I swallowed the lump in my throat and said, “That’s the greatest tattoo I’ve ever seen.”
He tipped his Royals baseball cap to me, then turned away. I returned to my book – both of us in our own worlds as people do on mass transit.
I almost wanted to find the nearest tattoo parlor and ask for a picture of my son emblazoned near my heart. Almost.
But I couldn’t forget the image and the question it posed, What kind of guy loves his daughter so much he tattoos her picture on his leg?
Then I remembered another guy who does the same thing – not on his leg, but on his hand – on the tender palm area where he can see it every time he reaches out to help someone.

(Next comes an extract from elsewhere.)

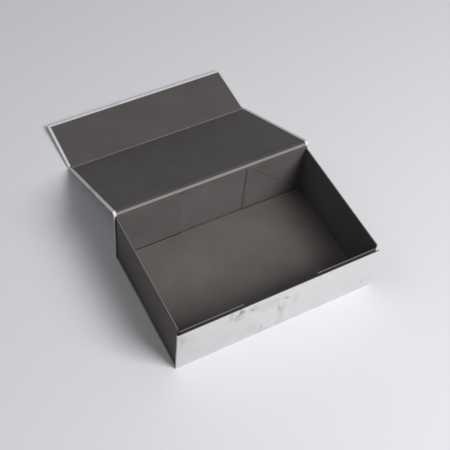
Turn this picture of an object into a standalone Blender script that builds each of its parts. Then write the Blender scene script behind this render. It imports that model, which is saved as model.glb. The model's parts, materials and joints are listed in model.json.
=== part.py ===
"""A fold-flat rigid gift box with a magnetic front flap, standing open with its lid laid back.

The case is five wrapped greyboard panels in a line: flap, lid, rear wall, base and front wall.
Thin card side walls stand on the base. Behind, each ends in a gusset that folds along a diagonal
against the rear wall. In front, each ends in a tab that is taped behind the front wall.

X runs to the right along the front, Y to the back and Z up. The origin is the middle of the
underside of the base. Each moving part hangs on an empty that sits on its crease.
"""

import math

import bmesh
import bpy
from mathutils import Matrix, Vector

MM = 0.001

# The case, measured from crease to crease on its outer face
CASE_WIDTH = 230.0 * MM
BASE_DEPTH = 149.0 * MM
FRONT_HEIGHT = 65.5 * MM
REAR_HEIGHT = 77.0 * MM
FLAP_LENGTH = 68.0 * MM
FLAP_CLEARANCE = 0.8 * MM
FLAP_LIFT = math.radians(3.0)

# What the panels are made of
BOARD = 1.5 * MM
PAPER = 0.2 * MM
GLUE = 0.05 * MM
WRAPPED = BOARD + 2 * (PAPER + GLUE)
LINED = WRAPPED + GLUE + PAPER
TURN_IN = 15.0 * MM
LID_BORDER = 3.2 * MM
WALL_BORDER = 0.8 * MM
FREE_BORDER = 3.2 * MM

# Room at the creases
RUN = 0.3 * MM
CREASE_GAP = 0.3 * MM
GROOVE = LINED + 2 * RUN
SHORT_END = 2 * RUN
LID_END = 4 * RUN
TOP_ROOM = LINED + RUN + PAPER + GLUE

# The side walls, of thin card with paper on both faces
CARD = 0.5 * MM
SIDE_CARD = CARD + 2 * (PAPER + GLUE)
SIDE_INSET = 2.0 * MM
SIDE_TOP = 72.0 * MM
TAB_WIDTH = 70.0 * MM
TAB_TOP = 67.5 * MM
GUSSET_WIDTH = 72.5 * MM
GUSSET_TIP = 3.0 * MM
CORNER_GAP = 0.35 * MM

# The base's grooves are wider, because a tab or a gusset swings there too
BASE_GROOVE = GROOVE + SIDE_CARD + 2 * RUN

# The tape behind the front wall
TAPE = 1.0 * MM
TAPE_WIDTH = 12.0 * MM
TAPE_MARGIN = 6.0 * MM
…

Almighty God is the one who says, “See, I have tattooed your name upon my palm…” (Isaiah 49:16).
God Himself cares so much about each of us he has tattooed us on the palms of his powerful hands.
In the original Talmud, the meaning of this tattoo or engraving was of an unbreakable bond, of a love so intense it was comparable to a mother’s love that could never ever forget her child. The Hebrew word also included the provision of God’s care, reaching out to protect his children from harm.
As God’s children, we can depend on that mother love, that unbreakable bond, that caring and loving provision. Always.
I often think about the guy on the bus and hope he’s having some quality time with his daughter. Usually, I remember him when I’m going through a rough patch and need some encouragement.
The tattoo of Kelsey Jane makes me smile, while the visual of my image tattooed on the palm of God’s hand fills me with hope.